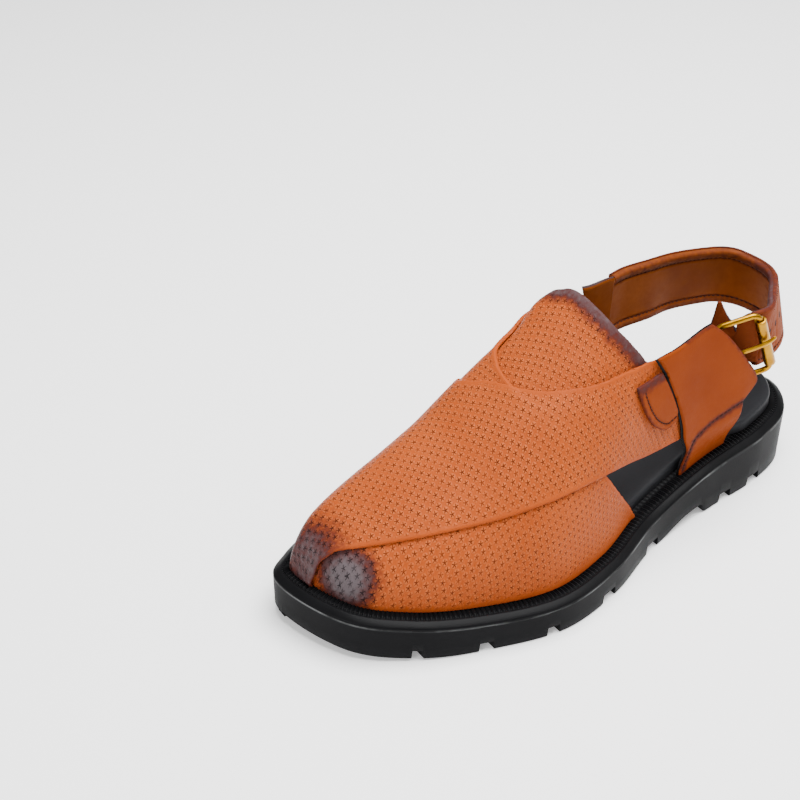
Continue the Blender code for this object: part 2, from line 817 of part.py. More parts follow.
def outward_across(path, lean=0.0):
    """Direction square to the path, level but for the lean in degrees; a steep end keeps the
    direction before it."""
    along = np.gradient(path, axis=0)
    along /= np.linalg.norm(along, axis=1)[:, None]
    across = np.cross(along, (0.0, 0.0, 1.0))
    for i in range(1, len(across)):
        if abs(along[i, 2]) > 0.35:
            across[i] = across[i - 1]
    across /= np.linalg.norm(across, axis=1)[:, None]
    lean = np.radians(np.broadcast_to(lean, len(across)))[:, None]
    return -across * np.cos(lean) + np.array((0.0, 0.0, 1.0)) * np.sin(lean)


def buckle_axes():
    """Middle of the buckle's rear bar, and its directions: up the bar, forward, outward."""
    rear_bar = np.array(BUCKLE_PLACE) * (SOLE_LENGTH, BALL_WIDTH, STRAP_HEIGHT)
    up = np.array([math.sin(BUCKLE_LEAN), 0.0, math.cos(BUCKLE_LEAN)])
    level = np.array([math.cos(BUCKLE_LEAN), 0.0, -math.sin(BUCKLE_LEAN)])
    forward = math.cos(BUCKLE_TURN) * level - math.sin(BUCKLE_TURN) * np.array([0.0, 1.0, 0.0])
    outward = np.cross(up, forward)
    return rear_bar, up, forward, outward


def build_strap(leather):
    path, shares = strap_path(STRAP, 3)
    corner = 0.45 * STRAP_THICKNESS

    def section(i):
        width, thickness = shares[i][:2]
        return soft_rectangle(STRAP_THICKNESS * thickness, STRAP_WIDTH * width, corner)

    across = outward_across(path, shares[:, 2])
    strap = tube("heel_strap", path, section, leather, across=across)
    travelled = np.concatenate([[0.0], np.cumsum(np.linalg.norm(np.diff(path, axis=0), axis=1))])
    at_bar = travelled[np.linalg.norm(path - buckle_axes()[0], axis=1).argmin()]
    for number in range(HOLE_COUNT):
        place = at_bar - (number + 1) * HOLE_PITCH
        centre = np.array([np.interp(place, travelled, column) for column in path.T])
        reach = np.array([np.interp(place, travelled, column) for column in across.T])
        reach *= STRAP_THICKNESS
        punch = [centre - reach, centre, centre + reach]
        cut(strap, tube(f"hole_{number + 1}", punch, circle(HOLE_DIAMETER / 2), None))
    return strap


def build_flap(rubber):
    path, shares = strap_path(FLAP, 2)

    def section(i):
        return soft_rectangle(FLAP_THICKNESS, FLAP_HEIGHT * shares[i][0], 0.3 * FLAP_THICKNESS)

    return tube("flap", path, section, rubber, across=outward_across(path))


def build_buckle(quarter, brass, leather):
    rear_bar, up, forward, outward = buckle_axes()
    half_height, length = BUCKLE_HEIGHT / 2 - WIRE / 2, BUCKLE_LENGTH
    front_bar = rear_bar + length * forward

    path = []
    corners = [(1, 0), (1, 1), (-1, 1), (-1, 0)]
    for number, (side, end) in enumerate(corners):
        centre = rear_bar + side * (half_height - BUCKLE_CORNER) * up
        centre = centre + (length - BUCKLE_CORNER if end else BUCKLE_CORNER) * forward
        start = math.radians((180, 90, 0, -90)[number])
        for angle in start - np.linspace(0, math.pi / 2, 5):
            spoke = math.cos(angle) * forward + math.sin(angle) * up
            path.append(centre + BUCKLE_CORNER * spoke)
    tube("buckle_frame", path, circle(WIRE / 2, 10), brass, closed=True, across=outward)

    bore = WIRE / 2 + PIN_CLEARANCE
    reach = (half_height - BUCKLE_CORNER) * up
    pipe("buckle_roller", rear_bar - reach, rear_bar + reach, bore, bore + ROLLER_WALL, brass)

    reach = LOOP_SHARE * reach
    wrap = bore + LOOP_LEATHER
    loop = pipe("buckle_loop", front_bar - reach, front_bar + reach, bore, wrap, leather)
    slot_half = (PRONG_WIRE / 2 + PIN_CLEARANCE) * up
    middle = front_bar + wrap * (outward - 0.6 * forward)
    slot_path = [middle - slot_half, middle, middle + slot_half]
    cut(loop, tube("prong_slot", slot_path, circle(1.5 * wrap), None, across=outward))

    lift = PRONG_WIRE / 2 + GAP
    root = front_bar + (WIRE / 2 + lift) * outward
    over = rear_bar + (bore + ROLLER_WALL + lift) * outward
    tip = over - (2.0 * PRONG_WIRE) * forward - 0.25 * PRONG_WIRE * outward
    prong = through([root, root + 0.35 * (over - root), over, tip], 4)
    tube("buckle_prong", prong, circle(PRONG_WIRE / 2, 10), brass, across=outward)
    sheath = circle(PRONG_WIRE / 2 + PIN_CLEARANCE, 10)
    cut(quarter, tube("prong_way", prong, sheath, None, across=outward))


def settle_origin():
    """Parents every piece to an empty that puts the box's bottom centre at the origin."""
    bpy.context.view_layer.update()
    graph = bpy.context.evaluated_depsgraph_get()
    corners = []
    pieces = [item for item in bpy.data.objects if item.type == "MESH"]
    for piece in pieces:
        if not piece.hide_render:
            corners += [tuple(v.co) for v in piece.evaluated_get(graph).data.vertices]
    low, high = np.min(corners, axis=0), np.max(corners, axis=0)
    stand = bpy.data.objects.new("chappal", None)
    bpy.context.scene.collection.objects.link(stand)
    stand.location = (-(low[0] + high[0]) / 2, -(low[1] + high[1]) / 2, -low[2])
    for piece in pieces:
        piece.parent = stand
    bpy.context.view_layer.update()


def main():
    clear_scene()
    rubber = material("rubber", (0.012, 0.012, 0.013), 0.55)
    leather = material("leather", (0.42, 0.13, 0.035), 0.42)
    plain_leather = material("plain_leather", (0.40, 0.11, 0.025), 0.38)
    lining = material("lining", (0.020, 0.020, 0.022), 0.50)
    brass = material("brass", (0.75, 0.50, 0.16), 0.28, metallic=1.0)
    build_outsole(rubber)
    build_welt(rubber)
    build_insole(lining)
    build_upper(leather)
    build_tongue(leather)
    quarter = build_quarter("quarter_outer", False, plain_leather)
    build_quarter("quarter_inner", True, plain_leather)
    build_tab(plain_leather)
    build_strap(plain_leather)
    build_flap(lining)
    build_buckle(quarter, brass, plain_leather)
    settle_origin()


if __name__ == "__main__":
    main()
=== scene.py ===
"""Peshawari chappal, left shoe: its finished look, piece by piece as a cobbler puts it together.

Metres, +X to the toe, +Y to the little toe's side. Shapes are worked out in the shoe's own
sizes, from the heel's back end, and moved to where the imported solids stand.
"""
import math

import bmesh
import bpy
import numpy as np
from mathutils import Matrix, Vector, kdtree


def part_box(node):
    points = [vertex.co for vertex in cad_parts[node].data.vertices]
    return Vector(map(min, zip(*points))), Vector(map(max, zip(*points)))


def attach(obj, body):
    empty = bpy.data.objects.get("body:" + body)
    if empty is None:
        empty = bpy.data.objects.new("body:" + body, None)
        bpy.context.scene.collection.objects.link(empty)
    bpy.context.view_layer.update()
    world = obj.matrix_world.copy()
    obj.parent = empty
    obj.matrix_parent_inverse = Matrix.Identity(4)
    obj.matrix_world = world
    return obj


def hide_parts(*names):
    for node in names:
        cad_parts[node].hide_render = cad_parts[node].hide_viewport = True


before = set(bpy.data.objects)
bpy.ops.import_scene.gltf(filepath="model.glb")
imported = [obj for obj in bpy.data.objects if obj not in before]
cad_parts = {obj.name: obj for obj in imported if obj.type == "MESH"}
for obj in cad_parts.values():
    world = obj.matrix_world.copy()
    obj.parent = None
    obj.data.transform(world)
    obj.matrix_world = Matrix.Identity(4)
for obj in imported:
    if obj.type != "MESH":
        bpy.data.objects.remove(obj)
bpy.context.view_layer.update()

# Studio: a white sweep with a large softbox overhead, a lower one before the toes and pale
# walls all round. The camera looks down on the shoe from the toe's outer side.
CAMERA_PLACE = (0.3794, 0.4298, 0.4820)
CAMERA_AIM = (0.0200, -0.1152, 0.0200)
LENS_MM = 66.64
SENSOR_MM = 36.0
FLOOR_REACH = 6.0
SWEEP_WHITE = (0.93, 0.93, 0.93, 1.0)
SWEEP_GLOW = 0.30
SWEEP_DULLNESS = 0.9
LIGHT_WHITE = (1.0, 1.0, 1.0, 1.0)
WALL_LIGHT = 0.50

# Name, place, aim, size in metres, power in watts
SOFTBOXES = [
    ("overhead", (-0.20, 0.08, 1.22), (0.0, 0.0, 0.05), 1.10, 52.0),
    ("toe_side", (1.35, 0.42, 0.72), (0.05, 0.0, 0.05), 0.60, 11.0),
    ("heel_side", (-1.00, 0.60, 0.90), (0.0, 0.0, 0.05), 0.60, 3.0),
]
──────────
**YOUR TASK**
In this exercise, copy only the lines from the opening line of the material through the line where "return -across *" appears.

**CORRECT ANSWER**
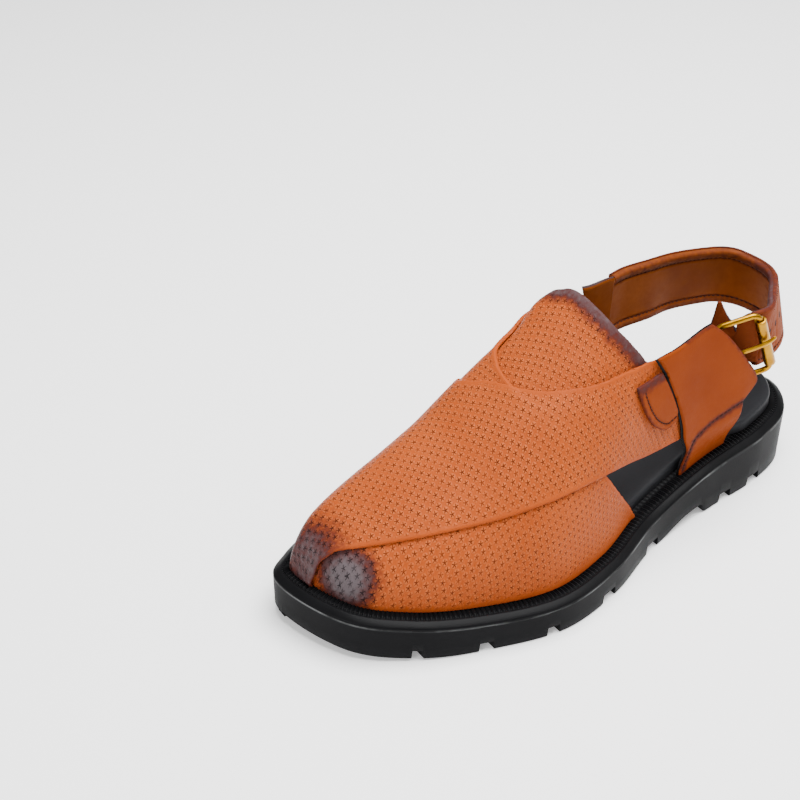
Continue the Blender code for this object: part 2, from line 817 of part.py. More parts follow.
def outward_across(path, lean=0.0):
    """Direction square to the path, level but for the lean in degrees; a steep end keeps the
    direction before it."""
    along = np.gradient(path, axis=0)
    along /= np.linalg.norm(along, axis=1)[:, None]
    across = np.cross(along, (0.0, 0.0, 1.0))
    for i in range(1, len(across)):
        if abs(along[i, 2]) > 0.35:
            across[i] = across[i - 1]
    across /= np.linalg.norm(across, axis=1)[:, None]
    lean = np.radians(np.broadcast_to(lean, len(across)))[:, None]
    return -across * np.cos(lean) + np.array((0.0, 0.0, 1.0)) * np.sin(lean)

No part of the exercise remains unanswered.